Great little restaurant web site

Monday, November 19th, 2007

French Bistro

I’m not advocating that a restaurant must have a web site. Certainly, it is one of menukarma’s most important aims to provide good, basic information on behalf of restaurants who do not have their own sites. There are some of you, however, who don’t have web sites, but really should – simply because it’s cheaper and easier than you think. And there’s also a lot of room for your creative talent on the web. In another article, I chided noob restaurateurs for over-indulging their creativity, and putting too much passion in their concepts and menus, at the expense of business sense. Here’s an opportunity to channel that irrepressible individuality into a positive. Quirky designs that flout conventional web design principles are in. Eschew the gloss. The public will readily forgive a new restaurant for not having the flashiest site on the web, especially if it’s clever and doesn’t take itself too seriously. A simple web site might even be a complement to your brand, say for example if your values as a restaurant include giving people a lot for their money.
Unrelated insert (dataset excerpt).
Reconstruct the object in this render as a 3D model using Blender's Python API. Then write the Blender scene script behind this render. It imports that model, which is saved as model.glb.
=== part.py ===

Here’s a simple, little 1-page web site that I admire. For what it is, it couldn’t be any better than it is. It gives you an exterior picture, an interior picture, a few sentences “about us” and a selection of specialties from the house. I especially like this last item, in lieu of a full menu — since it conveys something about what the kitchen believes it does well, without committing the chef to anything too specific. The page also has some nice meta-tags. Check out the HTML source code. Good job, Auberge la Cabirotade!